Pas de problème, si cela sert à son avancement.

Et c’est de même qu’il passera des heures et des heures

à rédiger un rapport que personne ne lira,

juste pour ne pas être doublé par d’autres concurrents.

Son but est clair.

Et il n’en dévie pas.

 

Alors, quel est notre but,

à nous, qui appartenons à la lumière ?

C’est la question qui est au centre de la parabole.

Et il n’est pas facile d’y répondre.

 

La foi peut être tant de choses.

Une tradition familiale à laquelle on veut rester fidèle.

Ou bien une idée qui séduit,

justement parce que c’est une idée

loin des pesanteurs du quotidien

et que cela permet de rêver.

Il fut aussi un temps où l’Église avait du poids dans la société,

et cela pouvait attirer les ambitieux.

 

Oui, les motivations sont contrastées.

Et, en plus, elles ne sont jamais univoques.

Elles se mélangent,

se contredisent.

Et souvent nous nous y perdons nous-mêmes.

 

Jésus le dit bien :

« Ceux qui appartiennent à ce monde

sont plus habiles vis-à-vis de leurs semblables

que ceux qui appartiennent à la lumière. »

 

Le gérant malhonnête ne se pose pas de questions, lui.

Il sait ce qu’il veut obtenir.

Et il n’hésite pas à utiliser des moyens pas très nets

pour arriver à ses fins.

 

À voir le fonctionnement de nos Églises,

c’est à se demander

si l’on ne fait pas exactement le contraire :

ne surtout pas arriver à nos fins.

 

Au lieu de la simplicité et de la force de l’Évangile,

des discours et des rapports à n’en plus finir,

et des théories si compliquées

que même ceux qui les énoncent s’y égarent.

Au lieu de la fraternité qui unissait les premiers disciples,

des commissions, des comités, des plateformes

à ne plus savoir qu’en faire.

 

Et l’on pourrait continuer la liste.

 

Jésus, lui, nous invite à la simplicité.

Juste nous atteler à la tâche.

Sans nous demander si c’est possible.

Sans passer des heures à réfléchir comment faire.

 

On trouve toujours de bonnes raisons

de ne pas pardonner :

cela serait donner un mauvais signal ;

encourager la récidive ;

se punir soi-même une deuxième fois ;

empêcher sa blessure de guérir.

Oui, il est facile de faire une telle liste.

Seulement Jésus ne nous demande pas

des raisons de ne pas pardonner.

Il nous demande de pardonner.

Sans chercher plus loin.

Sans se poser de question.

 

De même l’Évangile,

ce n’est pas se demander

si Dieu peut me libérer de ce qui me pèse et de mes fautes,

et comment il va faire.

C’est juste accueillir son secours, son pardon,

et en vivre.

 

Il est facile de couper les cheveux en quatre.

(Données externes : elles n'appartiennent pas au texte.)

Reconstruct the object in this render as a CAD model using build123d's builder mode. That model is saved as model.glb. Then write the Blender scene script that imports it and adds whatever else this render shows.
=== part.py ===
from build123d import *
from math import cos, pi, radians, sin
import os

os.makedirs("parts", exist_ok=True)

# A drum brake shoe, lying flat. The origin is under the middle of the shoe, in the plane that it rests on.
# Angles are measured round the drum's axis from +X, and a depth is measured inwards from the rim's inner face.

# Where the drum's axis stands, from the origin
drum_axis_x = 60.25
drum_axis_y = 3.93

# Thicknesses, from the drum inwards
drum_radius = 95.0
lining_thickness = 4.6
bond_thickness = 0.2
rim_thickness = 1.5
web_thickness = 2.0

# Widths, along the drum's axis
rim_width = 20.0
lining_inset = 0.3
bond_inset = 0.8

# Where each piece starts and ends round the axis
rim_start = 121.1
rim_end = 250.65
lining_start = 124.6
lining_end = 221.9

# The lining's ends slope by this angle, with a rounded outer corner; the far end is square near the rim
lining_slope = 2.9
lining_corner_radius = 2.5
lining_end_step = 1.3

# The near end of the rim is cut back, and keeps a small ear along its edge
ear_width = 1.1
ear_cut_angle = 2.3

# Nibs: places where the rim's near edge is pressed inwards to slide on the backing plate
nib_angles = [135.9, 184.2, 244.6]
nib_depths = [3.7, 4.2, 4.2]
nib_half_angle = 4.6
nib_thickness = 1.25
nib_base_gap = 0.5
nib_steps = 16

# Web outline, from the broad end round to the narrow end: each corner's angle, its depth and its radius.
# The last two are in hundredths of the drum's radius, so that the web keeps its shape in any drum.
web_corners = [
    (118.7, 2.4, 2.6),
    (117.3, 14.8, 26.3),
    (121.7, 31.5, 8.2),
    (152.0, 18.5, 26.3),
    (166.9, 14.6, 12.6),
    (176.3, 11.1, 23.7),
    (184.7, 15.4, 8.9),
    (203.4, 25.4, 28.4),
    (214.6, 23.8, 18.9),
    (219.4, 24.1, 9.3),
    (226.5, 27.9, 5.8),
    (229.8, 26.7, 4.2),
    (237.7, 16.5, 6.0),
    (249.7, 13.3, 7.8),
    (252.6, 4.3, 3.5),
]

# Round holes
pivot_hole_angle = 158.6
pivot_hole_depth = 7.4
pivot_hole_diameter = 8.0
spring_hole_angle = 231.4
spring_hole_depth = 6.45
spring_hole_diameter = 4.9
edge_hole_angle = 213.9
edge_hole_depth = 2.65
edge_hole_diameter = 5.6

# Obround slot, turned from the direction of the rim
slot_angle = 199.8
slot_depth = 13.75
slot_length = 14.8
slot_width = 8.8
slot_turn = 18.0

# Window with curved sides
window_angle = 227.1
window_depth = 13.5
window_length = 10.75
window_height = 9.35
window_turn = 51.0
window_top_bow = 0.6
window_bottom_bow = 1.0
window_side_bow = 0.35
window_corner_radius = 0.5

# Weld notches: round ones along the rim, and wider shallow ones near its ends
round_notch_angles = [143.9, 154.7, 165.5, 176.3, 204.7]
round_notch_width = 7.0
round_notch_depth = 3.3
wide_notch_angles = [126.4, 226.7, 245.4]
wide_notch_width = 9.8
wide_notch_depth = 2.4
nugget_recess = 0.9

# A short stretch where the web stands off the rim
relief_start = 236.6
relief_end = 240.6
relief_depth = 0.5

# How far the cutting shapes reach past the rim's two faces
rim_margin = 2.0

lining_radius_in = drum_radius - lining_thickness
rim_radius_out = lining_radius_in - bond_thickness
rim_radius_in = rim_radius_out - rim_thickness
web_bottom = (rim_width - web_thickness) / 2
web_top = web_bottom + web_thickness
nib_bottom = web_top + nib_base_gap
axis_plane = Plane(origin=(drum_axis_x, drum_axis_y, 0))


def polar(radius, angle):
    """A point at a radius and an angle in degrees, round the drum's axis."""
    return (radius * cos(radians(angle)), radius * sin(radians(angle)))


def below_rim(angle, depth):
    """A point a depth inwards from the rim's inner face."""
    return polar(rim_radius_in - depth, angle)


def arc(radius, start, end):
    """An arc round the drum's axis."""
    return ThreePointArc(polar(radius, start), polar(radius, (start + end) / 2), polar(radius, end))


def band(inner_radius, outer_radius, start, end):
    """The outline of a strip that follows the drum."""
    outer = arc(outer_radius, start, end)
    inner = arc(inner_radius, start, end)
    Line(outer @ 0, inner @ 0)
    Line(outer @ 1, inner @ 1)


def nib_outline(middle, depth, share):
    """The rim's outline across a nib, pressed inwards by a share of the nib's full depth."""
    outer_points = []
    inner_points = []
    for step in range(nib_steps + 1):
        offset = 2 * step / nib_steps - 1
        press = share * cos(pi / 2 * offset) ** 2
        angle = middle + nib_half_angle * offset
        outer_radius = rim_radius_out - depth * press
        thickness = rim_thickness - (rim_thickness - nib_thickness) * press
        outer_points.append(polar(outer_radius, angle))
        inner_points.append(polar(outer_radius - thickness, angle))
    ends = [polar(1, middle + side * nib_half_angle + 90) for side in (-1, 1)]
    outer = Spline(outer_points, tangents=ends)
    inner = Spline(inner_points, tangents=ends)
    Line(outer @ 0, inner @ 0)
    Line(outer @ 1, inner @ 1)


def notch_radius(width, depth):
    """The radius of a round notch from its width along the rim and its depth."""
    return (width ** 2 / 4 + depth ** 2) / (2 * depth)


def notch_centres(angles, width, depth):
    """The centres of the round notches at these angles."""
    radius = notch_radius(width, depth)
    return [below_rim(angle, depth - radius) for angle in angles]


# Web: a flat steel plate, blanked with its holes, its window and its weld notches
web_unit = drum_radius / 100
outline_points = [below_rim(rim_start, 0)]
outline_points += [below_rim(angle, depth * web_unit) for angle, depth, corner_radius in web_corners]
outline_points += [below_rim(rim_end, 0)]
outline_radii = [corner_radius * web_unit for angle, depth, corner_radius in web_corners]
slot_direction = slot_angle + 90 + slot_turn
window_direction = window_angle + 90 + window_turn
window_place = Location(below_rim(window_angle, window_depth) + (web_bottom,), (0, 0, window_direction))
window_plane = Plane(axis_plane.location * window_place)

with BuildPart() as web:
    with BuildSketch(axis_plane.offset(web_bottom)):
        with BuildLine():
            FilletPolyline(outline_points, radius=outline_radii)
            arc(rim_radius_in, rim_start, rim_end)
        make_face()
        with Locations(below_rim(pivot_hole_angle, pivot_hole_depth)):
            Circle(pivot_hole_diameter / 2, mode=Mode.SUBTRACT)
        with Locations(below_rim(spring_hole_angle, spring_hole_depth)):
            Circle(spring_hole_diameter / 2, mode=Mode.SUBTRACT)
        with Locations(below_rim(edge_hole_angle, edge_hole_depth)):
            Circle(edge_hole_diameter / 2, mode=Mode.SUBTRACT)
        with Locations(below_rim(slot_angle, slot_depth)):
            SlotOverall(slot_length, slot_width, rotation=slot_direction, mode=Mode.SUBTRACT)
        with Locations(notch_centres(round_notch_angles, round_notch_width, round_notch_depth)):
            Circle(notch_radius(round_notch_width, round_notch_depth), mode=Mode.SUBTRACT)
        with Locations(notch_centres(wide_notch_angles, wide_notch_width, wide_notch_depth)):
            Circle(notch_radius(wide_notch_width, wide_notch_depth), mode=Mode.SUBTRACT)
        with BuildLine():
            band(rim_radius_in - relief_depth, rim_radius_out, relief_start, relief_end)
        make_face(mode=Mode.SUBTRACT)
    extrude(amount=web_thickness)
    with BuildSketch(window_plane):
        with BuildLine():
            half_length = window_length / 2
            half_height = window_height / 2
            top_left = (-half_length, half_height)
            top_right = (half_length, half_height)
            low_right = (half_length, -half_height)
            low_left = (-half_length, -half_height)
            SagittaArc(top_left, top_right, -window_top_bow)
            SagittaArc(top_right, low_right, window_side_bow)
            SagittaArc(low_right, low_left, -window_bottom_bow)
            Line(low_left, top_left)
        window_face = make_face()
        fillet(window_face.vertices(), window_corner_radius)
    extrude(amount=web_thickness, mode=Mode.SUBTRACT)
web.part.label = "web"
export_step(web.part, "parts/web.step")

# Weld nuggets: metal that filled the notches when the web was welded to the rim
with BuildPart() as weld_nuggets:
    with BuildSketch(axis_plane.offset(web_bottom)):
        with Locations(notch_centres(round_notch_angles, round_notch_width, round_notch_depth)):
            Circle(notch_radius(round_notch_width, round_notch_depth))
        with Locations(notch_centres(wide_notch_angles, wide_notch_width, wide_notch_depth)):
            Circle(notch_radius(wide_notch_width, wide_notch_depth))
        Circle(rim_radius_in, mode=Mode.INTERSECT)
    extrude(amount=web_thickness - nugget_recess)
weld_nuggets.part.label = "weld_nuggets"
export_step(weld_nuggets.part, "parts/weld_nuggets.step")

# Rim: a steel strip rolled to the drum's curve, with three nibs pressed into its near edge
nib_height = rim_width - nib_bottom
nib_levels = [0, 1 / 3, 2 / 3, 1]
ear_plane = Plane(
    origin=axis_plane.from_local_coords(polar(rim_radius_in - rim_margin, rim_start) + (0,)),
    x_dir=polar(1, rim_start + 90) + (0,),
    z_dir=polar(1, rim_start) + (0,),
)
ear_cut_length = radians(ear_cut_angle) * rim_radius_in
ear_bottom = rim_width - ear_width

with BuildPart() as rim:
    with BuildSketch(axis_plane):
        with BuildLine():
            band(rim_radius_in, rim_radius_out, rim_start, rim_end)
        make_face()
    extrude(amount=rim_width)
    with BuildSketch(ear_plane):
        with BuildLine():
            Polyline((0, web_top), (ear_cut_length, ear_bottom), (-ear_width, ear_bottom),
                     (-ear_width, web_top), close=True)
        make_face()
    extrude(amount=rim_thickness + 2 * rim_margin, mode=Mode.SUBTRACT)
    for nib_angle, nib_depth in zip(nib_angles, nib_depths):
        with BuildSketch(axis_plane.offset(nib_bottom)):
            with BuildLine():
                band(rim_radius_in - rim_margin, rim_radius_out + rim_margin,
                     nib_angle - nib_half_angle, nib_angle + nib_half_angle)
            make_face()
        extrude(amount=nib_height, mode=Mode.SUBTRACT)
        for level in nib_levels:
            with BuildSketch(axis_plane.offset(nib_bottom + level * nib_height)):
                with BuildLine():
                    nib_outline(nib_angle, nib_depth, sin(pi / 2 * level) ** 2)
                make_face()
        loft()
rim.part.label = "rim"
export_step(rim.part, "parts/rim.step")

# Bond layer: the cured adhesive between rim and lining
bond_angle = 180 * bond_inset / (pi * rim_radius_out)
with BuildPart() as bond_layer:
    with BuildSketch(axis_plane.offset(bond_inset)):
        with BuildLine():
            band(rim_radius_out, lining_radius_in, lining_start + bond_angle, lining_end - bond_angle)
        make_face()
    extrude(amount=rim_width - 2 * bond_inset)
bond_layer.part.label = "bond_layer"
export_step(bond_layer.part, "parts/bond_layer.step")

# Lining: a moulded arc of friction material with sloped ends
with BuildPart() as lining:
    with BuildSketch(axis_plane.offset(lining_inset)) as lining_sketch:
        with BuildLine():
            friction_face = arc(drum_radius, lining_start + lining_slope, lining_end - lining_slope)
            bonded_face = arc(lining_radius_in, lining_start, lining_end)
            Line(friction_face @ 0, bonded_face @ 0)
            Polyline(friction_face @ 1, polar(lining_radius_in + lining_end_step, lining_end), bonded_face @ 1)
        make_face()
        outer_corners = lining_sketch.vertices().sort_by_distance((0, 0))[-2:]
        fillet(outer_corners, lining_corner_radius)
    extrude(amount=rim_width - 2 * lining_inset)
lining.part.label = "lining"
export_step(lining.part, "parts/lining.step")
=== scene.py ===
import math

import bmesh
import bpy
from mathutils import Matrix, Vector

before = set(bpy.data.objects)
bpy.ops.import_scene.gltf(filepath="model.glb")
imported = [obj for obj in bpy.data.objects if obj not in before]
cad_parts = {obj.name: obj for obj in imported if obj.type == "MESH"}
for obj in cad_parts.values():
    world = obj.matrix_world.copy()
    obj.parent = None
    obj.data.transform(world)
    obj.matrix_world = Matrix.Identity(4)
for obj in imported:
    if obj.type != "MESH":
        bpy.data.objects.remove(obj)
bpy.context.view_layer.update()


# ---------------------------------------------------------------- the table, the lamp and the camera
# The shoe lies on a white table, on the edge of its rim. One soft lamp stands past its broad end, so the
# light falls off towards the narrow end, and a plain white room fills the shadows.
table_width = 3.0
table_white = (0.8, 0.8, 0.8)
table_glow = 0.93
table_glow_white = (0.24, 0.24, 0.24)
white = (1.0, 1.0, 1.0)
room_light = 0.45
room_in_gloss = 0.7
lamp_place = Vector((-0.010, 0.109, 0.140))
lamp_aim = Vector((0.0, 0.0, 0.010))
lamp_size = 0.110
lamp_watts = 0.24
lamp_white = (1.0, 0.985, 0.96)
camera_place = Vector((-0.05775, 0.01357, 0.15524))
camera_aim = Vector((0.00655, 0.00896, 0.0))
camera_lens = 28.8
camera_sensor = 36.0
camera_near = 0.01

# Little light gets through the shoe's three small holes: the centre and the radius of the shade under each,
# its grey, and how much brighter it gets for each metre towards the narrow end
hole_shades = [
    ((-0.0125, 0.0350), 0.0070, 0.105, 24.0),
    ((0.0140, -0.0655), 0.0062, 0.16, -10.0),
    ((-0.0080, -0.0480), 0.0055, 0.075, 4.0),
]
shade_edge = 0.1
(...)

Mais ce n’est pas ça, le chemin de la foi.

 

À trop écouter nos raisonnements, nos réserves,

nos interrogations,

nous finissons par nous perdre.

Celui que nous devons écouter, c’est Jésus,

Lui qui a les paroles de la vie éternelle,

Lui qui est le Chemin, la Vérité et la Vie.

 

De même, à trop chercher à faire bonne figure,

et à ne surtout pas passer pour un idiot ou un illuminé,

on fait du surplace,

et même on régresse.

 

La foi, c’est aller jusqu’au bout à la suite de Jésus.

Avec un seul argument :

parce que c’est Lui, parce que c’est nous.

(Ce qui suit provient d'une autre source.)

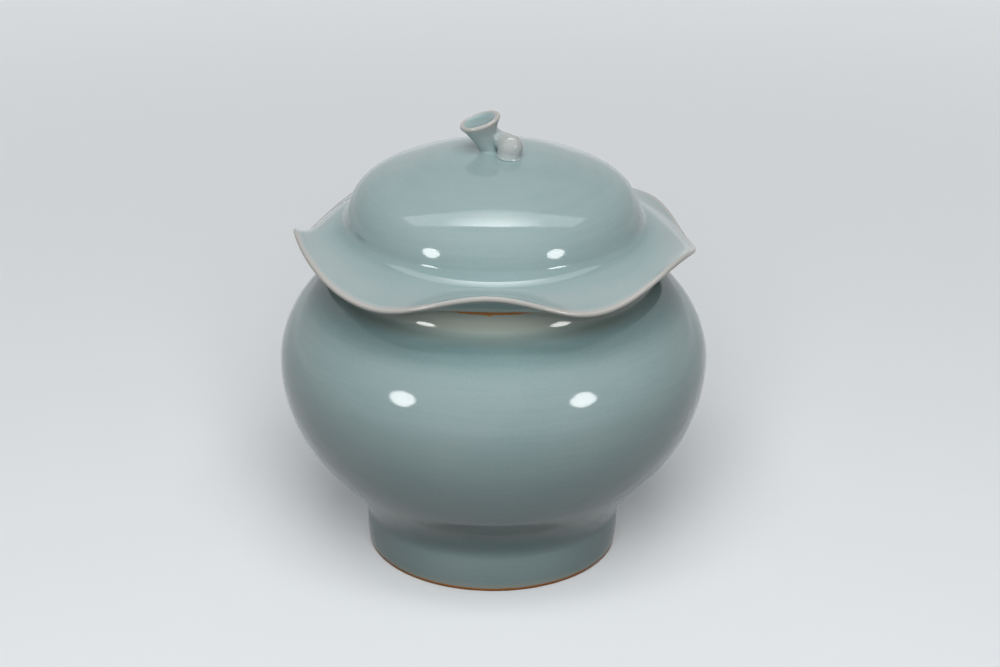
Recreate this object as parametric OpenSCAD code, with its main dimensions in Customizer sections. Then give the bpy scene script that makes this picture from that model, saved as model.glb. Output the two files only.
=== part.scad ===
// Lidded storage jar with a lotus-leaf lid.
// The jar is thrown as two bowls, luted together at the belly, with a saucer-shaped base
// dropped in from above. The lid is a dome whose brim is pinched up and down by hand into
// leaf lobes, with a ring below that finds the mouth and a bent stalk on top as its knob.
// +Z is up, the origin is the centre of the foot on the table, and -Y is the front.

/* [Jar] */
// Greatest diameter of the belly
belly_d = 250; // [236:1:264]
// Height of the widest line, where the two bowls meet
belly_z = 119; // [112:1:126]
// Height of the mouth rim
jar_h = 187; // [181:1:201]
// Thickness of the jar's wall
wall_t = 6; // [4.5:0.25:8]
// Outer diameter of the neck
neck_d = 179; // [172:1:186]
// Height of the straight part of the neck
neck_h = 9; // [7:0.5:12]
// Height over which the shoulder turns into the neck
shoulder_turn_h = 15; // [11:0.5:18]
// Rounding of the mouth rim's two edges
rim_round = 1.5; // [0.8:0.1:2]

/* [Foot and base] */
// Outer diameter of the foot on the table
foot_d = 146.6; // [138:0.2:154]
// How much wider the foot wall is at its top, in radius
foot_flare = 1.7; // [0:0.1:3]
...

Tout ce que l’on pourrait ajouter,

ce n’est que du bla-bla.

 

Oui, être sérieux dans notre foi.

C’est à cela que Jésus nous invite par cette parabole.

 

Seulement, un croyant sérieux,

ce n’est pas quelqu’un qui a réponse à tout,

avec toujours une argumentation imparable à disposition.

 

Non, un croyant sérieux,

c’est quelqu’un qui prend les promesses de Dieu au sérieux

et qui en vit.

Quelqu’un qui est uni au Christ à tel point

que c’est pour lui une évidence,

et qu’il n’a pas à chercher plus loin.

 

Le manager obsédé par sa carrière

n’en a rien à faire qu’on le traite de requin ou de cinglé.

Il suit son chemin jusqu’au bout.

 

Jésus nous invite à vivre notre foi sur le même mode.

En sachant bien que ce qui convainc,

ce ne sont pas les explications,

mais l’exemple.

 

Vivre vraiment pour quelque chose.

Et montrer ainsi qu’il y a quelque chose

pour quoi il vaut vraiment la peine de vivre.